Perhaps it was the wrong choice of words. What I was doing was acknowledging that I have my lapses and descend into fighting, but 95% of the time, I feel I maintain maturity and keep the peace. I don’t mean that I act as a policeman for others (because usually I just butt out), but I mean I try not to contribute to a problem.

I mean, honestly, I find you jumping in, and mostly critiquing me instead of the guy who clearly does more of the antagonizing, annoying. It’s almost you doing what you don’t like me doing. On the other hand, I don’t really care that much, and I’m just pointing it out because I do feel that Frink does get more free passes from peers and mods alike.

I only butt in because of that bone I had to pick with your post (I appreciate your clarification).

If it wasn’t for that I literally just wouldn’t have commented. I really don’t have anything to say against the rest of your post. I personally don’t think Frink is a problem and I certainly don’t think he’s any different than he used to be. Sometimes he goes too far but then he reins it in. You said your piece and that’s fine. I don’t have an issue with that.

Again, my point is just that when you make yourself out to be more mature or whatever, it’s annoying. I don’t think you can really say that that’s what I was doing by criticizing you, mostly because my goal on this forum isn’t maturity. I like being silly and sarcastic. When I’m at work, I don’t have much opportunity for that besides on here. That’s part of the reason why I find that kind of thing you do sometimes to be annoying.

I’m silly and sarcastic and even tease quite a bit, so I don’t understand the feeling that I try to be high and mighty. I just try to be respectful, and when I realize I’ve crossed a line, I try to apologize quickly and back down. Now that I’ve said this, maybe someone will say I’m trying to toot my own horn, but what I am actually doing is trying to admit that I make mistakes, but honestly say that I try to correct them.
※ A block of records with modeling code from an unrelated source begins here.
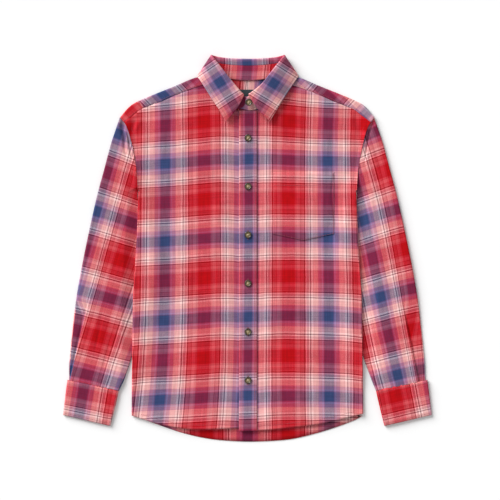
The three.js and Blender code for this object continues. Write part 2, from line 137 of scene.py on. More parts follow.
# the shoulder's fold, row by row: across the front seam, then the fold, then the seam behind
YOKE = [
    dict(front=73, fold=(76.5, 345), back=73),
    dict(front=84, fold=(88, 343), back=84),
    dict(front=96, fold=(101, 341.8), back=96),
    dict(front=110, fold=(115, 337.4), back=110),
    dict(front=135, fold=(141, 326), back=133),
    dict(front=175, fold=(181, 310), back=171),
    dict(front=211, fold=(220.5, 293.2), back=207),
    dict(front=228, fold=(238, 281), back=224),
    dict(front=246.6, fold=(254.2, 261.9), back=239),
]
print("body", 2 * float(side(-300)), "mm wide,", 345 + 386, "mm from shoulder to tail")

# %% [markdown]
# Relief
#
# Cloth that has been worn, washed and laid out never lies quite flat. A cloth simulation
# could crumple it, but its folds fall where they like. Here the folds are placed one by one:
# each crease is a soft trough or ridge along a short line, with its own length, depth and
# width, and each seam gets the small puckers that its stitches pull into the cloth.

# %% Creases and puckers


def creases(x, y, table):
    """Height that a table of creases adds: rows of (x0, y0, x1, y1, height, half width)."""
    height = np.zeros_like(x)
    for x0, y0, x1, y1, high, wide in table:
        run = np.hypot(x1 - x0, y1 - y0)
        along = ((x - x0) * (x1 - x0) + (y - y0) * (y1 - y0)) / run**2
        off = ((x - x0) * (y1 - y0) - (y - y0) * (x1 - x0)) / run
        bend = off + 0.07 * run * np.sin(3.1 * along + 0.02 * x0)
        ends = rise(along, -0.25, 0.3) * (1 - rise(along, 0.7, 1.25))
        height += high * ends * np.exp(-((bend / wide) ** 2))
    return height


def ripple(s, seed):
    """An uneven wave along a seam, about -1 to 1, with no period that the eye finds."""
    wave = np.sin(s * 0.231 + seed) + 0.8 * np.sin(s * 0.353 + 2.3 * seed)
    wave = wave + 0.6 * np.sin(s * 0.587 + 4.1 * seed)
    return wave / 2.4


def pucker(distance, s, seed, high=0.45, reach=7):
    """Small creases across a seam, strongest at the stitches and gone a little way off."""
    return high * ripple(s, seed) * np.exp(-((distance / reach) ** 2))


def seam_dip(distance, deep=0.4, reach=2.2):
    """Cloth turns down into a seam."""
    return -deep * np.exp(-((distance / reach) ** 2))


CRUMPLE = 1.5
# folds on the body: the wearer's left is +x
BODY_CREASES = [
    (232, 236, 214, 150, -0.9, 7), (240, 225, 226, 165, 0.7, 6), (206, 250, 203, 190, -0.5, 9),
    (-236, 240, -222, 180, -0.7, 6), (-214, 226, -205, 140, 0.6, 10), (-196, 120, -140, 60, -0.7, 14),
    (200, 96, 150, 20, -0.7, 14), (-208, 60, -170, -60, 0.6, 16), (212, 40, 190, -90, 0.6, 15),
    (-120, 180, -95, 40, -0.5, 20), (-60, 120, -45, -60, 0.5, 18), (120, 10, 140, -140, -0.6, 20),
    (70, -40, 52, -190, 0.5, 16), (-150, -60, -120, -230, -0.6, 20), (-80, -180, -110, -300, 0.6, 16),
    (180, -120, 150, -280, -0.6, 18), (90, -220, 120, -330, 0.5, 14), (-200, -180, -190, -310, 0.5, 12),
    (205, -200, 214, -310, 0.5, 10), (-40, -260, -60, -350, -0.5, 12), (50, -280, 40, -352, 0.5, 11),
    (96, 262, 60, 190, -0.5, 16), (-110, 268, -70, 190, -0.5, 16), (150, 280, 165, 200, 0.5, 14),
    (-160, 280, -170, 190, 0.5, 14), (30, 240, 34, 150, -0.4, 9), (-36, 240, -38, 130, -0.4, 10),
    (167, 156, 172, 138, 0.9, 2.4), (176.5, 152, 176, 40, -0.8, 1.8), (218, 262, 226, 226, -1.2, 4),
    (208, 258, 212, 228, 0.9, 4), (236, 250, 230, 222, 0.8, 4), (-214, 262, -222, 232, 0.8, 4),
    (-226, 258, -230, 226, -0.9, 4),
]


def lift(x, y, run=LIFT_RUN):
    """Height of what lies under the body: the table, or the tucked edge of a sleeve."""
    inner = tuck(y) - 5
    return FOLD_LIFT * rise(np.abs(x), inner - run, inner)


def body_top(x, y):
    """Outer height of the fronts over the table."""
    middle = MIDDLE_LOFT * (1 - rise(np.abs(x), 110, 205))
    waves = 0.35 * np.sin(0.021 * x + 0.013 * y + 1.1) + 0.3 * np.sin(0.034 * y - 0.017 * x)
    return lift(x, y, 2.6 * LIFT_RUN) + BODY_LOFT + middle + 0.8 * rise(-y, 290, 345) + waves


def relief(x, y):
    """Folds of the body, fading out at its side folds."""
    inside = 1 - rise(np.abs(x), side(y) - 9, side(y))
    at_arm = rise(y, UNDERARM_Y, UNDERARM_Y + 10)
    return CRUMPLE * creases(x, y, BODY_CREASES) * np.maximum(inside, at_arm)


# %% [markdown]
# Cloth from a grid of points
#
# Blender's Solidify modifier can give a sheet its thickness. Here the wall is made in the
# mesh itself, from two layers of points and a rim, because then the hem, the wrap round a
# side fold and the tube of a sleeve all come from one function. Every point also carries
# its place in the woven cloth as a UV coordinate, in metres, so the plaid follows each
# piece as it was cut.

# %% Grid to wall


def grid_normals(points, ring):
    """Unit normals of a grid of points, from its neighbours along rows and columns."""
    along = np.empty_like(points)
    along[1:-1] = points[2:] - points[:-2]
    along[0] = points[1] - points[0]
    along[-1] = points[-1] - points[-2]
    across = np.empty_like(points)
    across[:, 1:-1] = points[:, 2:] - points[:, :-2]
    if ring:
        across[:, 0] = points[:, 1] - points[:, -1]
        across[:, -1] = points[:, 0] - points[:, -2]
    else:
        across[:, 0] = points[:, 1] - points[:, 0]
        across[:, -1] = points[:, -1] - points[:, -2]
    normal = np.cross(across, along)
    return normal / np.maximum(np.linalg.norm(normal, axis=2, keepdims=True), 1e-9)


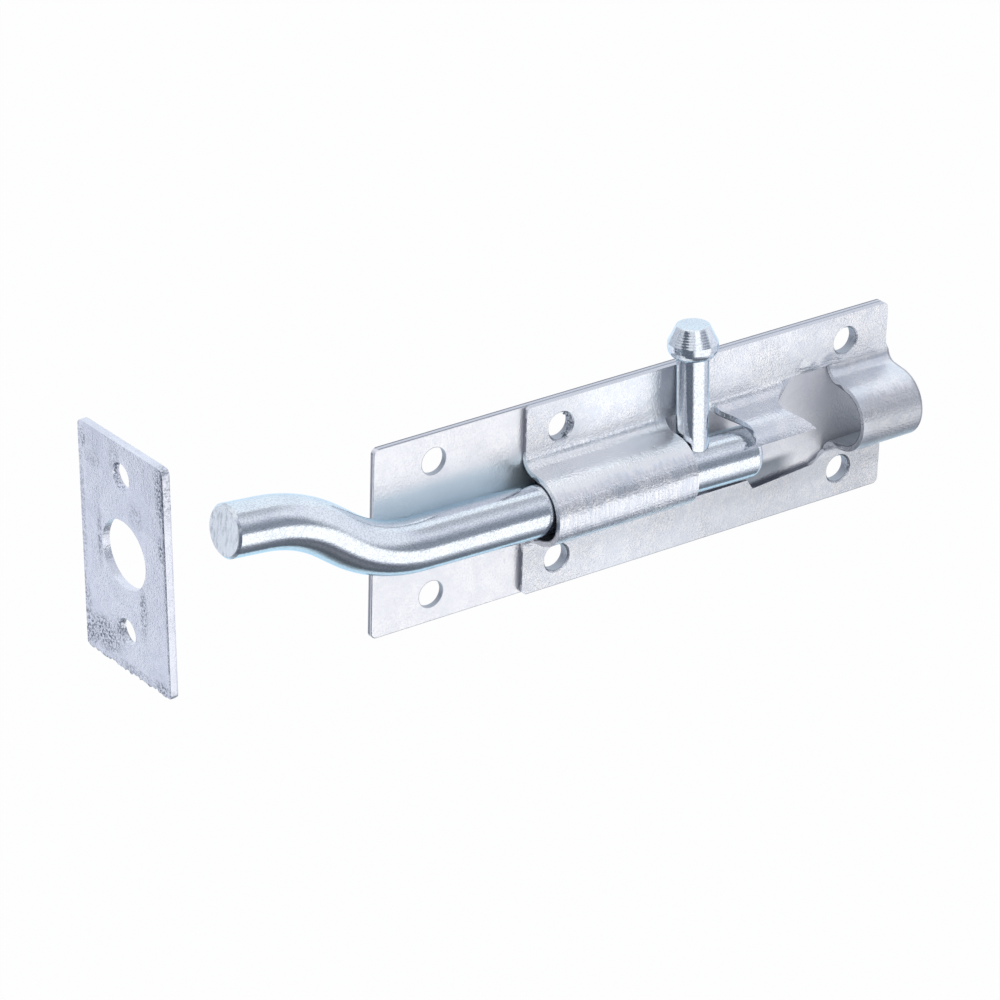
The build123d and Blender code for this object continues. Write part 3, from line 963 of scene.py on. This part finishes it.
def wave_skin(point, place):
    """Gives the outer skin the dip's low waves, and keeps the outline straight."""
    if place.y < -1.3 * MM and abs(place.z) < 19 * MM:
        wave = noise.noise(place * 90.0) * 0.05 * MM
        lump = noise.noise(place * 420.0 + Vector((7, 3, 1))) * 0.03 * MM
        point.co.y -= max(0.0, wave + lump) * 0.5
        if abs(place.z) < 18.8 * MM:
            point.co.z += lump * 0.4


largest_move = 0.0
for point in barrel_piece.data.vertices:
    place = point.co.copy()
    press_dents(point, place)
    swell_front_sleeve(point, place)
    wave_skin(point, place)
    largest_move = max(largest_move, (point.co - place).length)
barrel_piece.data.update()
bpy.ops.object.shade_smooth_by_angle(angle=SMOOTH_ANGLE)
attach(barrel_piece, "barrel")
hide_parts("barrel_plate")
print("Largest push in mm:", round(largest_move / MM, 2))

# %% [markdown]
# The keeper plate was cut and dipped too, and the zinc ran down and froze in a ragged line along
# its lower edge. The drawing's plate has too few points there, so it is modelled anew: a flat
# block with rounded corners, cut into narrow columns, whose lowest points noise pulls up.

# %% Keeper plate: blank with rounded corners
KEEPER_THICK, KEEPER_WIDE, KEEPER_HIGH = 1.5 * MM, 25.5 * MM, 44.5 * MM
KEEPER_DROP = 1.0 * MM
KEEPER_LOW = -KEEPER_HIGH / 2 - KEEPER_DROP
KEEPER_COLUMNS = 68


def bisect_all(place, direction):
    """Cuts the whole mesh by a plane, in edit mode, and keeps both sides."""
    bpy.ops.mesh.select_all(action="SELECT")
    bpy.ops.mesh.bisect(plane_co=place, plane_no=direction)


bpy.ops.object.select_all(action="DESELECT")
bpy.ops.mesh.primitive_cube_add(
    size=1.0, location=(0, 0, -KEEPER_DROP), scale=(KEEPER_THICK, KEEPER_WIDE, KEEPER_HIGH))
keeper = bpy.context.object
keeper.name = "keeper_with_ragged_edge"
bpy.ops.object.transform_apply(location=True, rotation=False, scale=True)
bpy.ops.object.mode_set(mode="EDIT")
bpy.ops.mesh.select_mode(type="EDGE")
bpy.ops.mesh.select_all(action="DESELECT")
edit = bmesh.from_edit_mesh(keeper.data)
for edge in edit.edges:
    edge.select = abs((edge.verts[0].co - edge.verts[1].co).x) > 1 * MM
bmesh.update_edit_mesh(keeper.data)
bpy.ops.mesh.bevel(offset=1.1 * MM, segments=4, profile=0.5)
for step in range(1, KEEPER_COLUMNS):
    bisect_all((0, -KEEPER_WIDE / 2 + step * KEEPER_WIDE / KEEPER_COLUMNS, 0), (0, 1, 0))
for level in (1.4 * MM, 0.7 * MM):
    bisect_all((0, 0, KEEPER_LOW + level), (0, 0, 1))
for layer in (-0.3 * MM, 0.3 * MM):
    bisect_all((layer, 0, 0), (1, 0, 0))
bpy.ops.object.mode_set(mode="OBJECT")
print("Keeper blank has", len(keeper.data.polygons), "faces")

# %% Keeper plate: ragged lower edge and soft edges
RAGGED = 0.75 * MM

for point in keeper.data.vertices:
    low = (KEEPER_LOW + RAGGED - point.co.z) / RAGGED
    if low > 0.01:
        place = point.co.copy()
        short_drips = noise.noise(Vector((place.x * 350, place.y * 1000, 3.0))) * 0.75
        long_drips = noise.noise(Vector((0, place.y * 330, 9.0))) * 0.6
        point.co.z += min(low, 1.0) * max(0.02, short_drips + long_drips + 0.42) * MM
        point.co.x += min(low, 1.0) * noise.noise(place * 1100.0) * 0.14 * MM
soft = keeper.modifiers.new("soft_edges", "BEVEL")
soft.width = 0.16 * MM
soft.segments = 2
soft.limit_method = "ANGLE"
soft.angle_limit = math.radians(50)
bpy.ops.object.modifier_apply(modifier=soft.name)
print("Keeper with soft edges has", len(keeper.data.polygons), "faces")

# %% Keeper plate: holes
SCREW_HEIGHT = 15.1
KEEPER_HOLES = [
    # height and radius in mm: the bar's hole and two screw holes
    (0.0, 6.5), (SCREW_HEIGHT, 2.55), (-SCREW_HEIGHT, 2.55),
]

for height, radius in KEEPER_HOLES:
    bpy.ops.mesh.primitive_cylinder_add(
        vertices=72, radius=radius * MM, depth=6 * MM,
        location=(0, 0, height * MM), rotation=(0, math.pi / 2, 0))
    drill = bpy.context.object
    cut = keeper.modifiers.new("drill", "BOOLEAN")
    cut.operation = "DIFFERENCE"
    cut.solver = "EXACT"
    cut.object = drill
    bpy.context.view_layer.objects.active = keeper
    bpy.ops.object.modifier_apply(modifier=cut.name)
    bpy.data.objects.remove(drill)
print("Keeper has", len(KEEPER_HOLES), "holes and", len(keeper.data.polygons), "faces")

# %% [markdown]
# Zinc also freezes in crumbs on the walls of two screw holes. Their outline shows against the white
# background, so they are not painted but small balls with noisy points, joined to their piece.

# %% Zinc crumbs in the keeper's upper screw hole
def crumbs(spots, size, seed):
    """Small lumps of zinc at the spots, as one mesh."""
    bpy.ops.object.select_all(action="DESELECT")
    made = []
    for place, spot in enumerate(spots):
        pick = noise.noise(Vector((seed, place * 3.7, 1.3)))
        bpy.ops.mesh.primitive_ico_sphere_add(subdivisions=2, radius=size * (1.0 + 0.6 * pick), location=spot)
        lump = bpy.context.object
        bpy.ops.object.transform_apply(location=True)
        for point in lump.data.vertices:
            point.co += Vector((1, 1, 1)) * noise.noise(point.co * 2500.0) * size * 0.35
        made.append(lump)
    for lump in made:
        lump.select_set(True)
    bpy.context.view_layer.objects.active = made[0]
    bpy.ops.object.join()
    return bpy.context.object


def stick_to(piece, lumps):
    """Joins the lumps to the piece."""
    lumps.select_set(True)
    piece.select_set(True)
    bpy.context.view_layer.objects.active = piece
    bpy.ops.object.join()


CRUMB_REACH = 2.5 * MM

spots = []
for step in range(16):
    turn = math.radians(-75 + step * 11)
    depth = (-0.5 + 0.07 * step) * MM if step % 2 else 0.25 * MM
    spots.append((depth, CRUMB_REACH * math.cos(turn), SCREW_HEIGHT * MM + CRUMB_REACH * math.sin(turn)))
stick_to(keeper, crumbs(spots, 0.30 * MM, 4.0))
print("Keeper has", len(spots), "crumbs")

# %% Zinc crumbs in the barrel plate's upper front screw hole
spots = []
for step in range(13):
    turn = math.radians(-62 + step * 10)
    reach = (2.55 if step % 2 else 2.25) * MM
    level = (-1.35 - 0.32 * (step % 3)) * MM
    along = FRONT_HOLES * MM + reach * math.cos(turn)
    spots.append((along, level, HOLE_HEIGHT * MM + reach * math.sin(turn)))
spots += [(9.4 * MM, -2.15 * MM, 10.75 * MM), (9.0 * MM, -2.1 * MM, 10.85 * MM)]
hole_lumps = crumbs(spots, 0.36 * MM, 9.0)
hole_lumps.data.materials.clear()
hole_lumps.data.materials.append(barrel_skin)
stick_to(barrel_piece, hole_lumps)
print("Barrel plate has", len(spots), "crumbs")

# %% [markdown]
# In the photograph the keeper stands loose before the bar, leaned back and swung a little, and it
# is put there. Its ragged points are kept inside the drawing's box.

# %% Keeper plate: put in its place
KEEPER_PLACE = Vector((-88.27, -6.35, 16.42)) * MM
KEEPER_SWING, KEEPER_LEAN = math.radians(1.4), math.radians(-2.3)
BOX_MARGIN = 0.01 * MM

only_active(keeper)
turned = Matrix.Rotation(KEEPER_SWING, 4, "Z") @ Matrix.Rotation(KEEPER_LEAN, 4, "Y")
keeper.matrix_world = Matrix.Translation(KEEPER_PLACE) @ turned
bpy.ops.object.transform_apply(location=True, rotation=True, scale=True)
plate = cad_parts["keeper_plate"]
corners = [plate.matrix_world @ Vector(corner) for corner in plate.bound_box]
sides = [(min(side), max(side)) for side in zip(*corners)]
for point in keeper.data.vertices:
    for axis, (least, most) in enumerate(sides):
        inside = min(most - BOX_MARGIN, point.co[axis])
        point.co[axis] = max(least + BOX_MARGIN, inside)
keeper.data.materials.clear()
keeper.data.materials.append(keeper_skin)
bpy.ops.object.mode_set(mode="EDIT")
bpy.ops.mesh.select_all(action="SELECT")
bpy.ops.mesh.quads_convert_to_tris()
bpy.ops.object.mode_set(mode="OBJECT")
bpy.ops.object.shade_smooth_by_angle(angle=SMOOTH_ANGLE)
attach(keeper, "barrel")
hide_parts("keeper_plate")
print("Keeper has", len(keeper.data.polygons), "faces")

# %% [markdown]
# The last cell prints the size of the dressed part, and ends.

# %% Finish
low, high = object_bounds()
print("Dressed box in mm:", [[round(v / MM, 1) for v in corner] for corner in (low, high)])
Let me give an example. A month or so ago, I made a joke about menstruation. TV’s Frink, who has made his fair share of crude jokes, said, “I expected better from you,” or something very close. Now, I didn’t interpret what he said as being ‘holier than thou’. I made a joke that someone thought was tasteless or offensive. I apologized and edited the post. But TV’s Frink has made jokes that I have found offensive and unnecessary. Sometimes, I see it hurting someone else. I see the individual being picked on ask for him to stop, and instead, he continues to push buttons. Sometimes, he apologizes, but most of the time, he does not. This is not me trying to look better than him. This is me trying to say, “Look, you are calling me out on my faults. It would be nice if someone called him out more because I see far more people hurt by his behavior than mine.”

I respect if it’s not your intention to seem high and mighty, but I’m certainly not the only one who’s felt this way, so I don’t think I’m imagining it - to some extent it is on how you’ve acted.